Building on the theme of “talent profile,” Togia says Hinge is focused on “who should you hire into these roles when you’re thinking about the privacy engineering space.” As “a small fish in a big privacy ecosystem pond, it’s really been a concern. Who are the right people to solve some of these major privacy concerns?”

She notes that while it is really important to be an expert at your core role, the “technical know-how,” the engineer needs an understanding of the impact that privacy is going to have. “Those are the people that you want to go for because those are the people that can also educate the rest of the team…And then you start to really cultivate privacy by design.”

Bhajaria points to the problems of scale and the complexity of growing data. “My advice from a framework perspective would be to try and identify what you have at a very early stage” when you can “harness actual privacy controls. And this too is “very important when it comes to staffing,” who will ultimately create the needed synergies necessary to privacy-by-design.

It’s critical to start with internal teams. Even if you ended up buying third-party tools, even if you hire consultants on the outside, it’s important that your engineers are able to invite those external interventions into their system. And they cannot do that unless they have end-to-end visibility.

So, I would strongly recommend training internal engineers…it is critical that you have the synergy between third-party tools, outside vendors, regulators, and internal engineers because that’s where the culture shift truly happens.

—Nishant Bhajaria, Uber

Integrating the privacy review process into engineering

“Integrating the privacy review process into the engineering release process is necessary, but not sufficient,” says Huang. Rather “we have multiple integration points involving privacy in the development process:

The heavy lifting really happens in the beginning. The earlier you involve the privacy discussions, the better. The first major discussion about privacy is in the product design phase. Before engineering actually puts in any code. We discuss how the specific product is being built, what data the product is using, and what are the privacy implications.

—Yi Huang, Facebook

“At the implementation stage…we focus on whether we’re doing what we said we were going to do… and put checkpoints in place. After it’s finished – before the release process – we have the privacy engineering review process [followed by checks] in the release cycle.”

“When it comes to policy reviews,” Bhajaria notes that the legal team is often put “in an impossible situation of “letting something go…or being seen as a blocker. And that creates unnecessary friction.

We too “intervene at the inception stage before the PRD [product requirements document] becomes and ERD [engineering requirements document].”

Much of it can be automated:

If you find out there are teams collecting a lot of data, but only need that data for a couple of days, you can write a deletion service that will query some of their databases on the third or fourth day…without that data making it to the warehouse…You can fix the problem right off the bat…investing in automation, but in a very targeted fashion.

—Nishant Bhajaria, Uber

Typically, “you start with the first principles. And then, and then struggle to produce implementation details,” continues Bhajaria. “Let’s flip the pyramid a little bit. Let’s get the implementation details and use those learnings to inform the piracy principles and their evangelism across the company to unblock the piracy review process rather than having [it at] the tail end of the process.”

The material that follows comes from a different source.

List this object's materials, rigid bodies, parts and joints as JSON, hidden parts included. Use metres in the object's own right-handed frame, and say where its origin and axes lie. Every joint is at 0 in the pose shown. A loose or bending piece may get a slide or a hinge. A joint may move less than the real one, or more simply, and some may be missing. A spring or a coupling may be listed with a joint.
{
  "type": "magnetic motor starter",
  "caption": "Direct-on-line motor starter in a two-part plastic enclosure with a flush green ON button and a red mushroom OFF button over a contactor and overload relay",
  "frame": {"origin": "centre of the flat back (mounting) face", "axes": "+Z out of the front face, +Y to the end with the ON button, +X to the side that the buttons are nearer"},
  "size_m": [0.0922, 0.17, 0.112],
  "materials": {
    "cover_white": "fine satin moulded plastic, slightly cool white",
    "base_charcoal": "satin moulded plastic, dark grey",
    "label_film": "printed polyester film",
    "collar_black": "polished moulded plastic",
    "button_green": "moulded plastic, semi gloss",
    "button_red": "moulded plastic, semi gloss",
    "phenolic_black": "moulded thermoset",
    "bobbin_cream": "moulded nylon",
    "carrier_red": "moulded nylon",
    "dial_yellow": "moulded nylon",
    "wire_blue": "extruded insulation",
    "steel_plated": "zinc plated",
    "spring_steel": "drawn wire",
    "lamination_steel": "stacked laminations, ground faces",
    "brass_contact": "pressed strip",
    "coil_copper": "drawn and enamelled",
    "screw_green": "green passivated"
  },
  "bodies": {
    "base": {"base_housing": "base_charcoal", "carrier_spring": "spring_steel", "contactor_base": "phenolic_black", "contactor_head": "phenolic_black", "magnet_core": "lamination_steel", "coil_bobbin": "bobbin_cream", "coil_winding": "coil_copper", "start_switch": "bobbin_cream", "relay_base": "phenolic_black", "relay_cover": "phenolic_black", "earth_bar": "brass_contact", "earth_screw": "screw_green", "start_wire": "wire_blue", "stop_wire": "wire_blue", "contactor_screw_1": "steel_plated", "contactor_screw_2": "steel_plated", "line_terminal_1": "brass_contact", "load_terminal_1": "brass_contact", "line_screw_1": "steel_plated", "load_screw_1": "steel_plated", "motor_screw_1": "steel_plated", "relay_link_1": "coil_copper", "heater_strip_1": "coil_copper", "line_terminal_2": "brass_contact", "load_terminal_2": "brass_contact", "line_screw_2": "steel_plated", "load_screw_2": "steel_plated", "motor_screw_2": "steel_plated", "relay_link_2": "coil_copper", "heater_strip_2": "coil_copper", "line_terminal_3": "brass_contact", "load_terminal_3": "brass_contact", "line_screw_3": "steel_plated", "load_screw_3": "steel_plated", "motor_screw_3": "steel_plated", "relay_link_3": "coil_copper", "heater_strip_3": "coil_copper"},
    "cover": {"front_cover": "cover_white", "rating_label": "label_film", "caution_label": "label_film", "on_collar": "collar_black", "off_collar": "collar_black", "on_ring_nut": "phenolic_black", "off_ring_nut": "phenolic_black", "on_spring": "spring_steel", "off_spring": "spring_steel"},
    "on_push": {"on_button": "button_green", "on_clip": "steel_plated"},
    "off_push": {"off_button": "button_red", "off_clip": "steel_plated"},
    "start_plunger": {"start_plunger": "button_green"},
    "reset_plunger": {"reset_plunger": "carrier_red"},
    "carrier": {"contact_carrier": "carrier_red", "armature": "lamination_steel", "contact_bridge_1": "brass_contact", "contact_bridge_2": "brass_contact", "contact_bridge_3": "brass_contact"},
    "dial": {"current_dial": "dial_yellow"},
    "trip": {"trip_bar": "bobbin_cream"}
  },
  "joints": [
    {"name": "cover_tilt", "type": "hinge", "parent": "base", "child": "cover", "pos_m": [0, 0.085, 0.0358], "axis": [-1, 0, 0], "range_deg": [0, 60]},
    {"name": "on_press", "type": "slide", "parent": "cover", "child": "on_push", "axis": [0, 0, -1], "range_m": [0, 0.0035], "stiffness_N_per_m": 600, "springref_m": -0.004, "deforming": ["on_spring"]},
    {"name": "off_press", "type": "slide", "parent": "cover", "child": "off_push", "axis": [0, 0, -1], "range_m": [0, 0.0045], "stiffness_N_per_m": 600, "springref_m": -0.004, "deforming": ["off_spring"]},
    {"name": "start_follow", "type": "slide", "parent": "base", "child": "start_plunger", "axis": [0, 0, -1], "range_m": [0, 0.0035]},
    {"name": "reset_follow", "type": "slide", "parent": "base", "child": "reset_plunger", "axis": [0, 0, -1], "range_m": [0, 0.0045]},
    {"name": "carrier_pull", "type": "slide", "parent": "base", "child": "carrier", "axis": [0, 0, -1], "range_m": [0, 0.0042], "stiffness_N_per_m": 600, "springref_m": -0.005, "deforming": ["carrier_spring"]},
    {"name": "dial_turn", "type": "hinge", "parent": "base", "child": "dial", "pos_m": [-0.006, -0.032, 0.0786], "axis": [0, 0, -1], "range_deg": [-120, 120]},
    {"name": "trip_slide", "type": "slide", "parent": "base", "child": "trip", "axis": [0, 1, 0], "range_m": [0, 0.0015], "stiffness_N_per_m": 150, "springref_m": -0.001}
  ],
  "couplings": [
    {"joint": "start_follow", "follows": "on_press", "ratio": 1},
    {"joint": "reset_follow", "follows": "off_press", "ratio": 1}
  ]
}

Justifying all this effort

“Figuring out trends over time really justifies the value of privacy,” opines Togia.

Cataloging things like frequency and severity of privacy and incidents is a great place to start. How you quantify those privacy incidents and whether they’re plausible or identifiable,. Looking at the types of privacy failures your system currently has and how much you have fixed over time.

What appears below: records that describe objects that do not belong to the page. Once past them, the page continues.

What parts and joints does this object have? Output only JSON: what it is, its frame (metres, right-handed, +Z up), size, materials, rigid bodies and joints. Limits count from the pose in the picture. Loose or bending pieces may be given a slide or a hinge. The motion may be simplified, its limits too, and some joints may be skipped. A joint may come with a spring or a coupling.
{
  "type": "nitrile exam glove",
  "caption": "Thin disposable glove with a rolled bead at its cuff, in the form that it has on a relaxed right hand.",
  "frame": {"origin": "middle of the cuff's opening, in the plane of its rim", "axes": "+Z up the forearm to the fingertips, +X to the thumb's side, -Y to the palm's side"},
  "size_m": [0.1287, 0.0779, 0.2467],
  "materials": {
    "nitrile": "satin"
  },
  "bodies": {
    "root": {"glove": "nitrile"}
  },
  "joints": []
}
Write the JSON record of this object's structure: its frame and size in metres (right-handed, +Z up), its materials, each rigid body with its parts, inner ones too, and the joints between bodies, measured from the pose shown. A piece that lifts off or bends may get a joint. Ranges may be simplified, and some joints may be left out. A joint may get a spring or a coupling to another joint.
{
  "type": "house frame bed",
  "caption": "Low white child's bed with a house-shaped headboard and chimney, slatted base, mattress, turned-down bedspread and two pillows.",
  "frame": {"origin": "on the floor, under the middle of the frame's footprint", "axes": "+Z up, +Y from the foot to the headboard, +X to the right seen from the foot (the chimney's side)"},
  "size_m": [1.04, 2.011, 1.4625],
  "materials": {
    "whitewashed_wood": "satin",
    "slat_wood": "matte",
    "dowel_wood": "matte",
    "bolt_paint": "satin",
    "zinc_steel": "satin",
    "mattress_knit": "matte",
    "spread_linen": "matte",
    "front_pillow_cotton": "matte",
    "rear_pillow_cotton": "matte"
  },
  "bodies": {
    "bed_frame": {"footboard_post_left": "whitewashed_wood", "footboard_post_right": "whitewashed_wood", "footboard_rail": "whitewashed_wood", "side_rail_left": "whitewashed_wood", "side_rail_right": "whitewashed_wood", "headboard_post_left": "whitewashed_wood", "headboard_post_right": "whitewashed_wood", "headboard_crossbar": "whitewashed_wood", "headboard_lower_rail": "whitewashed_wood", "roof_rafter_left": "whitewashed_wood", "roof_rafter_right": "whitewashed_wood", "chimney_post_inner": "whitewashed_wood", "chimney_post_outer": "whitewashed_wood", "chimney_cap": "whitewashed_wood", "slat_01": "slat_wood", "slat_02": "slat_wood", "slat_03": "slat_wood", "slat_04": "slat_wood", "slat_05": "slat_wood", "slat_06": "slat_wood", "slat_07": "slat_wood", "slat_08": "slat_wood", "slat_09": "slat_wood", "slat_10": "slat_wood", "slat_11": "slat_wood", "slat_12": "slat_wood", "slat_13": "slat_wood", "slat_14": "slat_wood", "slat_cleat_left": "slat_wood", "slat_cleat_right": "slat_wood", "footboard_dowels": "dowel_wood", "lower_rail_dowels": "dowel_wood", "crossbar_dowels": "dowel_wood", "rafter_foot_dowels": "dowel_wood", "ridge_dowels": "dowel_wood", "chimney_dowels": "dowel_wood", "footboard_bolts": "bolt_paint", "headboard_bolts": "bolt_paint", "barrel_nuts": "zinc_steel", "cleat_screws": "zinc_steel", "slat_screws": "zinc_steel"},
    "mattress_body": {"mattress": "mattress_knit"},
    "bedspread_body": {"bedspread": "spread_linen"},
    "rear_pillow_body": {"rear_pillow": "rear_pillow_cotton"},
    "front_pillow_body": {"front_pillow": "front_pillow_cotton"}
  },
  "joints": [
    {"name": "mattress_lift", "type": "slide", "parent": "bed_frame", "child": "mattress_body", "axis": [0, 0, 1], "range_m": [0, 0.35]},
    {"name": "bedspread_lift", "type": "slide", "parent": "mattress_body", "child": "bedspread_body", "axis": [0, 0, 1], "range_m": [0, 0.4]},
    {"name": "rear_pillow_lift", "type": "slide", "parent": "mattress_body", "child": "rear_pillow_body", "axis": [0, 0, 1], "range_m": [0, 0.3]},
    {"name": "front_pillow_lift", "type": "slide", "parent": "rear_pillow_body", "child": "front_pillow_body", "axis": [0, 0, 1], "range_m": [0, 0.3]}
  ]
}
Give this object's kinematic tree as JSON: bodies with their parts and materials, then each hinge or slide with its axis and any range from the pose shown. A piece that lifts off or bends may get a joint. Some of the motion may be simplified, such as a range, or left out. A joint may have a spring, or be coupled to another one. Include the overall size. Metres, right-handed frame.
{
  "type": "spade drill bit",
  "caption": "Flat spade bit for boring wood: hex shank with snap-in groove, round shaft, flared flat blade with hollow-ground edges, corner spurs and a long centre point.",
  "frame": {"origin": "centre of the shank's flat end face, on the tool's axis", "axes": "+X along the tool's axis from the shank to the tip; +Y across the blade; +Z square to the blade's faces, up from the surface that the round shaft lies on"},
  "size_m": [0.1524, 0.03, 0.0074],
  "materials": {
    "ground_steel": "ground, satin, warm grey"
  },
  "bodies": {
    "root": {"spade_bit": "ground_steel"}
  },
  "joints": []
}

These are baseline metrics that you can then take to decision-makers and leaders in your organization.

—Anna Togia, Hinge

“If we are using data in the right way and know how we are collecting and capturing it, and how it flows throughout its life cycle,” says Togia, it is really a benefit to anyone using data. “I think that you can often justify privacy as more than just what it is at face value, and really leverage it.”

“I want to get away from us, arguing from a defensive, punitive position where if you don’t do this, bad things will happen,” asserts Bhajaria.

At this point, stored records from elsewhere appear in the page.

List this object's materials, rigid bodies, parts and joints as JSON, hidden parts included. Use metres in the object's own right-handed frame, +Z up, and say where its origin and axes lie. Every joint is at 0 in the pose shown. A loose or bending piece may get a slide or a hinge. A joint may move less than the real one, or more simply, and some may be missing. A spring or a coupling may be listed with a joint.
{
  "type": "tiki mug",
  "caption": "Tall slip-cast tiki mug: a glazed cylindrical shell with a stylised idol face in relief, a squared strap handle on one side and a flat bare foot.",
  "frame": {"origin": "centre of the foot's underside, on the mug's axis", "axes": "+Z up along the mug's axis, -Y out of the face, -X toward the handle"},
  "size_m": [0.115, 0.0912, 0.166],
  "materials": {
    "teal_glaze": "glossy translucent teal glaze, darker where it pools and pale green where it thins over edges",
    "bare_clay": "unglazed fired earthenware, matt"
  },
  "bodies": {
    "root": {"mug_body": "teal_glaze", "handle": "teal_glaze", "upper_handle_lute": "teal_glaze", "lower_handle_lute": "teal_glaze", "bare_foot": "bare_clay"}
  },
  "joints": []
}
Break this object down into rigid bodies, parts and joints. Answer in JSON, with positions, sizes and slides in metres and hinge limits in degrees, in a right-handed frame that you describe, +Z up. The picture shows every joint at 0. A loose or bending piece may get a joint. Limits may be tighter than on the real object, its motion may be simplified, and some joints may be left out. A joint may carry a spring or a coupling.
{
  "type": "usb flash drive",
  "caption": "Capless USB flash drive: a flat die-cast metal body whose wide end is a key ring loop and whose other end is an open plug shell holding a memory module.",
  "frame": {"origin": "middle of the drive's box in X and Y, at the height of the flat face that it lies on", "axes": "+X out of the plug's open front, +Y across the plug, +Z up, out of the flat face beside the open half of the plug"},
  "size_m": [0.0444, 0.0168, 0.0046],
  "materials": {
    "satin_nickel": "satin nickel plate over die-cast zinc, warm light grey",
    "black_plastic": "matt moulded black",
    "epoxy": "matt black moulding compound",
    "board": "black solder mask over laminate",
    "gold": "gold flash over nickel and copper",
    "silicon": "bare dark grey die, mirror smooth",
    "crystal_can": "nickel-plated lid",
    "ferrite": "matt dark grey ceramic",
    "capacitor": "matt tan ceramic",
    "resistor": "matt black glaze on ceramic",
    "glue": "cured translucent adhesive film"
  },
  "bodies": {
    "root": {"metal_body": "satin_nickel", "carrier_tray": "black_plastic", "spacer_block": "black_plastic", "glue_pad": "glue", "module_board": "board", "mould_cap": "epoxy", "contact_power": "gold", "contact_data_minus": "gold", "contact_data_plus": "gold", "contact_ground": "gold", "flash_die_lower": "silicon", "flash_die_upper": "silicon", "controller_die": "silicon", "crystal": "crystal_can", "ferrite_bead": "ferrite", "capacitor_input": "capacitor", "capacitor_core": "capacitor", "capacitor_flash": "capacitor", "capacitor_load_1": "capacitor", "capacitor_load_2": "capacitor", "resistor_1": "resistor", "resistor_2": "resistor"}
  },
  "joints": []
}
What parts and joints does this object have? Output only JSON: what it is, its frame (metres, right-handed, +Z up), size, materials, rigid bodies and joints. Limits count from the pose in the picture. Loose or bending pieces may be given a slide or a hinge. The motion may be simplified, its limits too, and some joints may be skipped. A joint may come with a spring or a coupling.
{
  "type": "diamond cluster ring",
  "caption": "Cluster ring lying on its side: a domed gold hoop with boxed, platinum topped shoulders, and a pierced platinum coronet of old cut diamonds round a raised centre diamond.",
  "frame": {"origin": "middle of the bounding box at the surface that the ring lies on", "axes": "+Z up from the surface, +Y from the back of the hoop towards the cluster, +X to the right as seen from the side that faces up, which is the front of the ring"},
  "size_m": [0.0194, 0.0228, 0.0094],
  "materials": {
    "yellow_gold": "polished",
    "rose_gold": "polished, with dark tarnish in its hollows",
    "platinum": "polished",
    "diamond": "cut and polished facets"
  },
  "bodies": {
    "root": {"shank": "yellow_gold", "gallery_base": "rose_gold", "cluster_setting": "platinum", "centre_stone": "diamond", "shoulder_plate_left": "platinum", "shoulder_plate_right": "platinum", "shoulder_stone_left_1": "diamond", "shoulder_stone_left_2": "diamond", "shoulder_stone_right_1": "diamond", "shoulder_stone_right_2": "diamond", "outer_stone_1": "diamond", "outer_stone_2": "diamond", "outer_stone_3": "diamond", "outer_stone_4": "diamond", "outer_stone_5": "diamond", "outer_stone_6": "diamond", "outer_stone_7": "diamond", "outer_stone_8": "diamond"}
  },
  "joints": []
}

Think of it this way. If you have a lot of data in your warehouse (more data than you need) you are probably protecting it, right?” But “you are protecting data that you probably shouldn’t have. It’s not adding value to the business, but it’s a security risk. It’s a business risk. It’s an unnecessary expenditure.”

Importantly, Bhajaria also notes the failure to comprehend the cost of bad data that works its way through the organization that is then converted into decisions.

My advice to people would be, don’t just position it as a privacy expense…Make sure that this is seen as a sustained strategic partnership between you and the data science team, the marketing team, the security team, and the platform team.

I cannot say this enough: don’t make it just about privacy.

—Nishant Bhajaria, Uber

Some concluding thoughts

Yi Huang, formerly of Facebook

I put privacy tools into four different buckets:

  1. Introspection: understanding how your systems work.
  2. Detection: the ability to identify when violations happen
  3. Enforcement: the ability to block issues from arising in the first place, and
  4. Verification: the ability to prove that you are compliant (e.g., ROPAs and PIAs)

“I think the, one of the reasons why it’s really hard for us to respond to privacy regulations is because we really don’t understand how data really flows [in many cases] through systems.”

Nishant Bhajaria, Uber

“I’m sure there’s an engineer somewhere out there right now, assuring their manager or attorney everything has been deleted, or there is no known risk. And the attorney is going to wake up tomorrow morning and realize that that wasn’t true. Not because the engineer was dissembling, but because they didn’t know somebody else was doing something.”

Anna Togia, Hinge

“The important thing to think about, especially anyone that’s maybe on a smaller team, is that that doesn’t make privacy any less vital.

“It is a matter of ubiquity. This needs to be a pervasive concern and we need to be asking ourselves how do we organizationally affect that.”